Once that’s established, the ordinance must then fall under “strict scrutiny” for constitutional validity. And once the court did that, it found the ordinance unconstitutional.
It’s not that a government may not under any circumstance regulate speech. But if it does so, it must prove that the regulation is “narrowly tailored to serve compelling state interests,” the court ruled.

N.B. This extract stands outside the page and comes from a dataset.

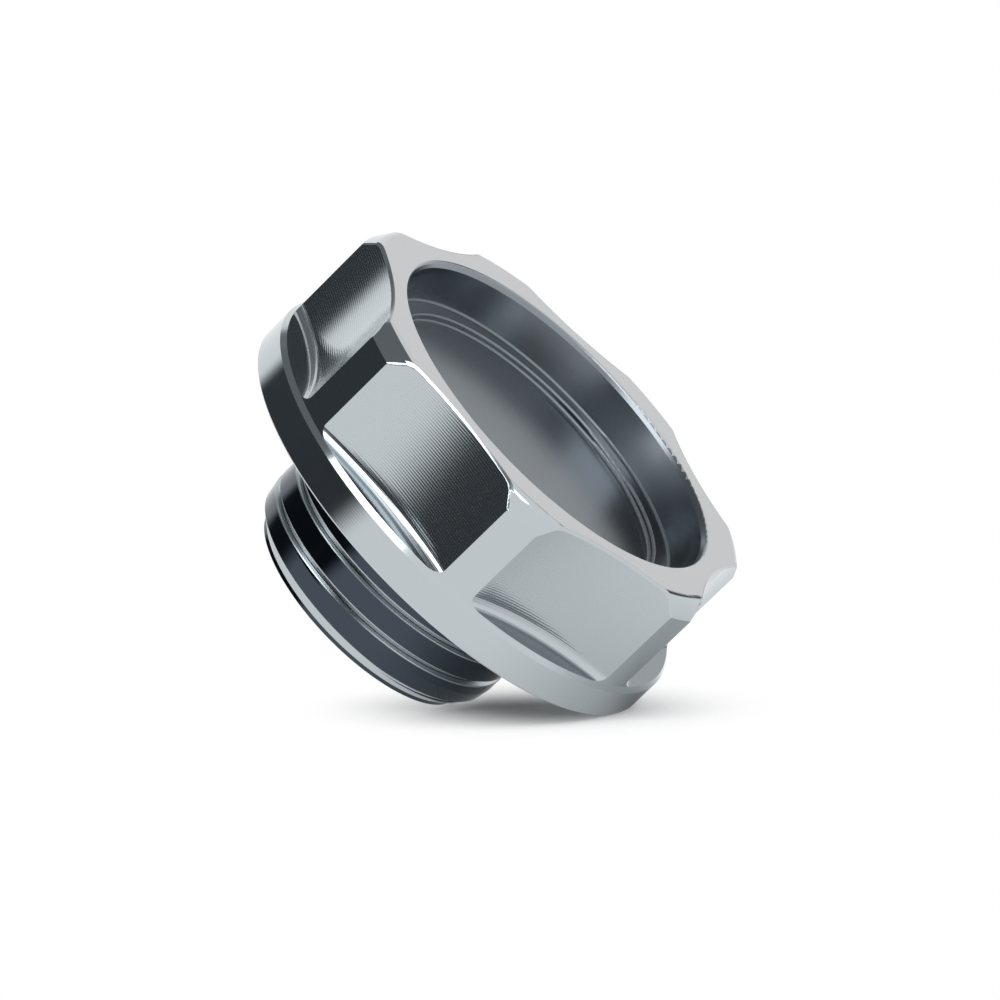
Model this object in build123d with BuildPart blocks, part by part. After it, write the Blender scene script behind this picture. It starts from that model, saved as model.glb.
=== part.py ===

“As you can imagine in my world, you get the blogs about our garbage rates and utility rates and golf courses and things like that,” Reischmann said. “Well, in my world the blogosphere is going crazy over this case.” He then related the matter to Palm Coast. “Obviously we went and looked at all of our cities’ codes and we’re doing what we need to do to make the changes necessary. I will tell you that what everyone’s concluded from everyone I’ve talked to is that we’re going to do what we need to do to protect our cities, but we need to tell our cities that what had been fairly black and white is now less black and white. So what we’re going to do is we’re going to be conservative, we’re going to be proactive and we’re going to protect the cities from a claim that we’re violating people’s free speech rights, and the place we start with that is working with your planning department to look at your sign code, to make some changes to the findings in the preambles and look obviously very closely at the regulations of your temporary signs, but also work with your code enforcement department to make sure that they are going to code enforce signage in a way that meets the spirit if not the letter of this decision, so the city of Palm Coast does not face claims brought by churches or politicians or real estate folks or people that want to have garage sales and so on and so forth.”